Place the apples in a small skillet.  Whisk together the wine, stock, mustard, rosemary and garlic, and pour the mixture over the apples.  Add the bay leaf and pepper.  Bring the mixture to a boil; then lower the heat and simmer, stirring once or twice, for about 10 minutes.  Add the raisins and continue simmering, stirring occasionally, until the apples are tender and the liquid has been reduced to only a spoonful or two (this should take about 20 to 30 minutes depending on the type of apples used).  If making ahead of time, reheat the apples gently before serving.


1 pork tenderloin, about 1 pound

Salt and freshly ground pepper

1 tablespoon butter (preferably unsalted)

1 tablespoon olive oil or other vegetable oil such as canola or grapeseed

1 small onion or 1 shallot, minced

Cut the pork into 6 to 8 pieces of approximately equal thickness.  Season the slices with salt and pepper. (If you have time, place the seasoned meat in the refrigerator for anywhere from one to 24 hours before cooking it).  Place a large skillet over medium-high heat and add the butter and oil.  When hot, add the pieces of pork in a single layer without crowding.  Brown the meat for two to three minutes on each side.  When the meat is nicely browned, stir in the onions or shallot, reduce the heat to low and cover the pan.  Simmer for 5 to 8 minutes, or until the meat is done (ideally it should be lightly pink in the center).

Divide the warm apples between two plates.  Arrange the pork medallions on top of the apples and spoon whatever juices have collected in the skillet over them.  Serve at once.

 t   t   t

We tried thirteen different wines with this pork and apple dish, and quite frankly many of them did not work at all well.  Many tasted too tart or astringent, or simply lost focus when having to compete with the sweet/ tart flavors of the apples and the more pungent meaty flavors in the pork.  It quickly became clear that this dish, while undoubtedly delicious, calls for some careful thinking when choosing a wine to partner with it.

Two things seem especially important to think about.  First, the dish does not much like truly bone-dry wines.  Second, being so fruity itself, it loves a complementary fruity wine.  Neither of these mean that you need to choose a sweet wine (though an off dry Riesling was delicious with it), just that the ripe taste of fruit needs to be prominent in whatever wine you select.  The dish works equally well with reds and whites, though too much tannin can be off-putting, and an overly delicate white probably will be overwhelmed by it.  We have five specific wines to recommend, but these two general pairing principles are probably even more important to keep in mind.



Approx.
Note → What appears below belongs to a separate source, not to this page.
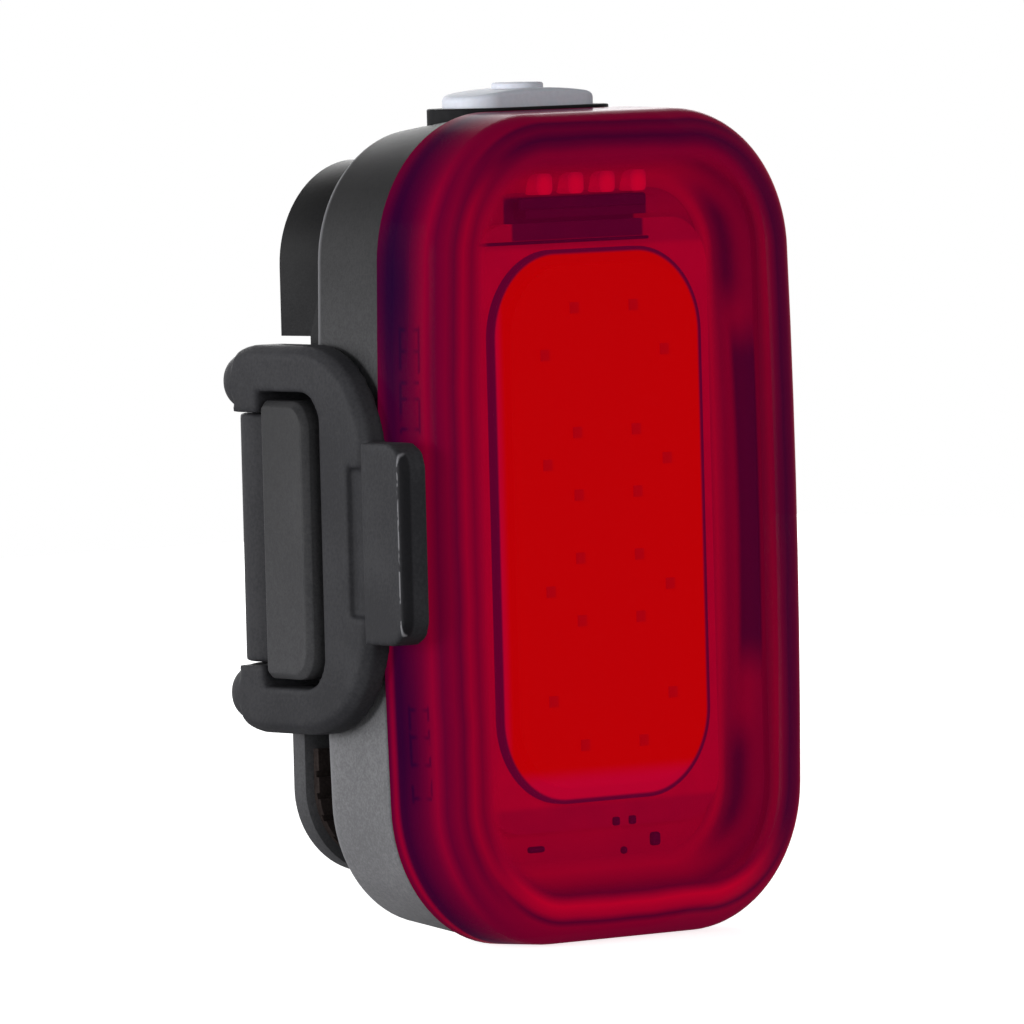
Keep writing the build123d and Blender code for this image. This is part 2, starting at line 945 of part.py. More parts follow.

Price





Davis Bynum, Russian River Valley (California) Pinot Noir 2008





Very bright and fresh, full of succulent cherry flavor, with hints of sweet spice in the finish, this youthful Pinot performed much better than did another, older and drier example of the varietal that we tried.  Pinot Noir is a perhaps obvious red wine to try with this dish.  When choosing the specific wine, though, be sure to pick one with this sort of vivacious personality.



Dr. Loosen, Mosel (Germany) Riesling Kabinett “Erdener Treppchen” 2009

(Imported by Loosen Bros. USA)




We feared that this off-dry white would be too light or delicate to work well with this fairly full-flavored dish.  It wasn’t.  The sweetness, which certainly enhanced the match, also gave the wine depth, allowing it to hold its own with even the earthier aspects of the dish.  Tasting of crisp apples with a mineral-laden undertone, it made for an almost ideal match.



Peter Lehmann, Barossa (Australia) “Layers Red Wine” 2008

(Imported by the Hess Collection)





An unorthodox blend of five different grapes, Shiraz, Tempranillo, Carignane, Mourvedre, and Grenache, this is a soft, supple, and very easy-going red wine.  Its bright fruit flavors and silky texture were what made it match well with the apples and pork.


Matanzas Creek Winery, Sonoma County (California) Sauvignon Blanc 2009





This wine worked surprisingly well.  It shows the bright citrus character typical of many Sauvignons, but finishes on a slightly sweet note.  That may sound odd, but its lingering flavors are precisely what made the wine succeed in this pairing.






Seven Hills, Oregon (USA) Pinot Gris 2009




Marked by flavors the echo ripe pears and sweet apples, this wine proved very complementary.  Nothing about it stood out or seemed especially notable, but that is in no sense a criticism, as it meshed seamlessly with the many different flavors in the dish.